森山大道『犬の記憶』
2010-7-11 13:39
写真家森山大道氏の写真とエッセイを収めた文庫本『犬の記憶』は、森山大道の70年~80年代におけるエッセイを収めたロングセラーだ。
本書の前半「犬の記憶」は、当時のアサヒカメラでの連載を収録している。やや飾った文章で難しいと感じる。ここは氏のような路上でマシンガンのように連写するという行為や、犬のように路地を這い回って撮影した経験がないと共感できないのではないだろうか。
しかし、写真とは何かを追及し続ける森山大道の姿には、非常に引きつけられるものがある。写真を撮るという行為においてもこれだけスタンスの違いを見せつけられると呆然としてしまう。
個人的には後半に収録されている「僕の写真記」のエッセイの方が面白く読めた。
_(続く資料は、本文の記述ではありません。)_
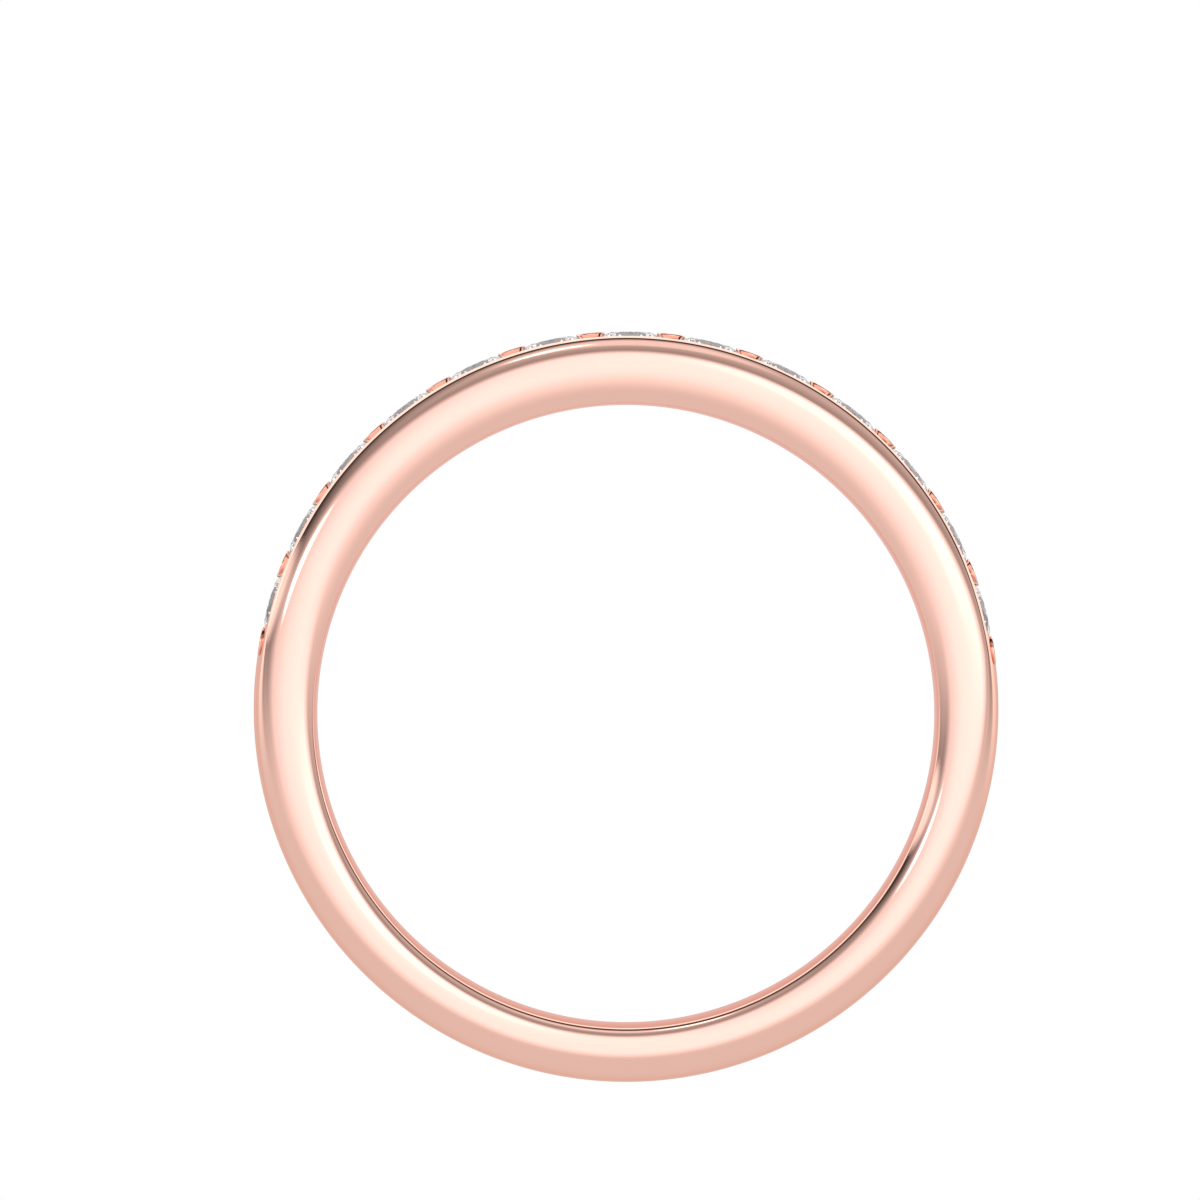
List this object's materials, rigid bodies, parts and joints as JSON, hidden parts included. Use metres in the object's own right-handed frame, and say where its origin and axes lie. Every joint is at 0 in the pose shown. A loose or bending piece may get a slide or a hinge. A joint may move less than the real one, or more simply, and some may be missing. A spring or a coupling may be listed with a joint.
{
  "type": "wedding band",
  "caption": "Polished rose gold half-eternity wedding band with a bead-set row of round brilliant diamonds over its top half.",
  "frame": {"origin": "centre of the finger hole, on its axis and midway between the two sides", "axes": "+Y along the axis of the finger hole, +Z from the finger hole's centre to the middle stone, +X along the row of stones at the top. The ring stands upright with its stones up, and its near side faces -Y"},
  "size_m": [0.0208, 0.0026, 0.0208],
  "materials": {
    "rose_gold": "polished 18 ct rose gold",
    "diamond": "colourless diamond, brilliant cut, polished facets"
  },
  "bodies": {
    "root": {"band": "rose_gold", "diamond_01": "diamond", "diamond_02": "diamond", "diamond_03": "diamond", "diamond_04": "diamond", "diamond_05": "diamond", "diamond_06": "diamond", "diamond_07": "diamond", "diamond_08": "diamond", "diamond_09": "diamond", "diamond_10": "diamond", "diamond_11": "diamond", "diamond_12": "diamond", "diamond_13": "diamond"}
  },
  "joints": []
}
こちらは森山大道がいかにして写真の道に入り、上京したのかが綴られている。東松照明・細江英公・中平卓馬や山岸章二といった人々との邂逅も語られている。あまり難解に格好付けた文章ではないので前半にくらべて読みやすい。
文庫本の体裁だが氏のエッセイだけでなく、モノクロの写真も多数収録されている。森山大道を知るにはピッタリの入門書と言えるだろう。彼の作風に引かれる人ならば、独特の表現が迫ってくる感覚に、何とも言えない感傷に浸れることだろう。